Introducing... Seattle singer-songwriter Laura Veirs.

Her career is movin' along, even if Laura Veirs is re-tracing her steps this week by reissuing her 2001 album The Triumphs And Travails Of Orphan Mae. Previously available only at her gigs and through her website, it gives an early insight to her talent for deadpan folk blues with sparse, hypnotic arrangements and Pacific Northwest flavours. On Wednesday Laura plays Fibbers in York, her first North Yorkshire gig since singing next to a field of sheep at The Band Room, Low Mill, Farndale, in July 2003. CHARLES HUTCHINSON reports.

Why are you re-releasing the Orphan Mae album?

"It just seemed a natural time to introduce the record to the UK as people seemed to really like the last album 2004's Carbon Glacier. I've played a lot of those Orphan Mae songs on tour in the last two years, and I'll have to learn a couple of them again for this tour because at least one third of the show will be devoted to that album."

Have you re-recorded any of the album for the re-issue?

"No, none of it. I would never change anything; to go back to the record after the fact isn't something I'd do. I'll wait until the songs have dried up before doing a compilation...and I've still got plenty to write."

The Carbon Glacier album took you to new heights. You must have been delighted that it made the Album of the Year lists in plenty of British music publications?

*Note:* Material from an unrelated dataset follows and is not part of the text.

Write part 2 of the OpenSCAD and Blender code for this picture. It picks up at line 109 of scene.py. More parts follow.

"We felt great about how well Carbon Glacier was received. Bella Union promoted it really well in Britain, and I tapped into something new in myself. I've been asked a lot why Europeans like my music, and I don't know...maybe it's because there's a lot of space in my music, a lot of nature, solitude and contemplation, and you don't get that space, that wilderness, in Europe, whereas we're all used to open spaces in America. I'm really glad that people are responding to that.

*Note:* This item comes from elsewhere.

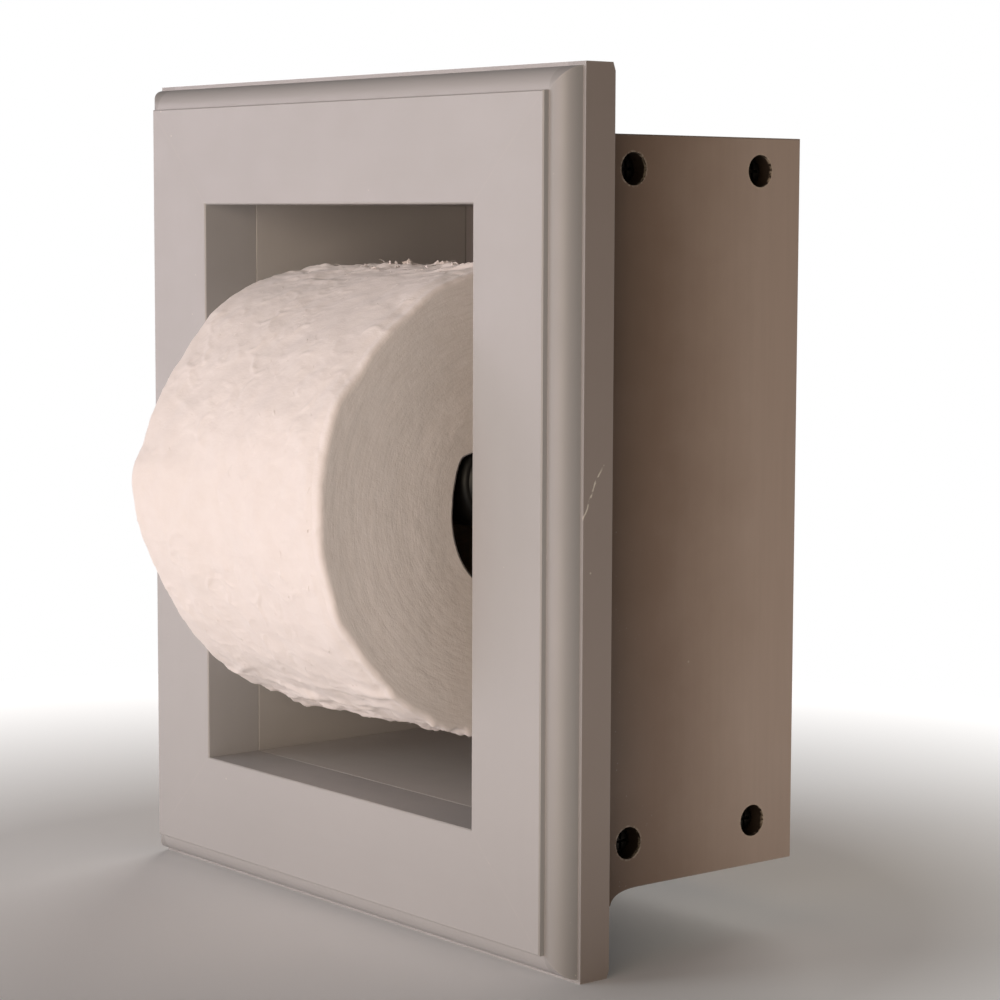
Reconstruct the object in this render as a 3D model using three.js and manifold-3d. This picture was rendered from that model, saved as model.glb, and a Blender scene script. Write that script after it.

"There's a real response right now to music that's more contemplative and literary, like Joanna Newsom, who's an amazing lyricist, and Adem."

You say you tapped into something new when making Carbon Glacier. How did you feel when you first heard the finished album?

"I'm not really a good judge of my own music. I was being professional, and I saw a lack of depth in certain places, as I'm probably my harshest critic. I was on a train in Barcelona crying about it and thinking 'I'm just not happy with myself', but now I have space from it and I'm doing another record, and I really do like Carbon Glacier. I was very focused in my approach to that record and exercised it easily in the studio and learnt how to bring a record to fruition."

Is it right that Carbon Glacier was released in Britain first?

"Yes, the Nonesuch label brought it out in America last August, six months behind the British release but the good news is that I've got a deal with Nonesuch for the next album to be released globally at the same time. We're almost done with recording it now and it should be out late summer or early fall.

"The direction is more electric, a little more noise, with weird noises in there, but there's still a lot of natural sounds."

Why are you so drawn to writing about nature?

"I don't sit down and consciously say I'll write about the wind today, but if I hear the wind and it inspires a thought... this thought process may stop at some time but right now there's a well of material in me about nature. For me, I'm trying to write about universal things, so it's not about trees but about two people and how we relate to each other, though the image might be two trees talking to each other."

Is there a theme to the new album?

"There is, but I'll leave that for later. We'll play three or four new songs in each show on this tour but we don't want to do too many as we're saving them for the autumn, when we'll do a longer tour if all goes to schedule."

Laura Veirs plays Fibbers, York, on March 2, supported by Gina Villalobos and GT Turbo.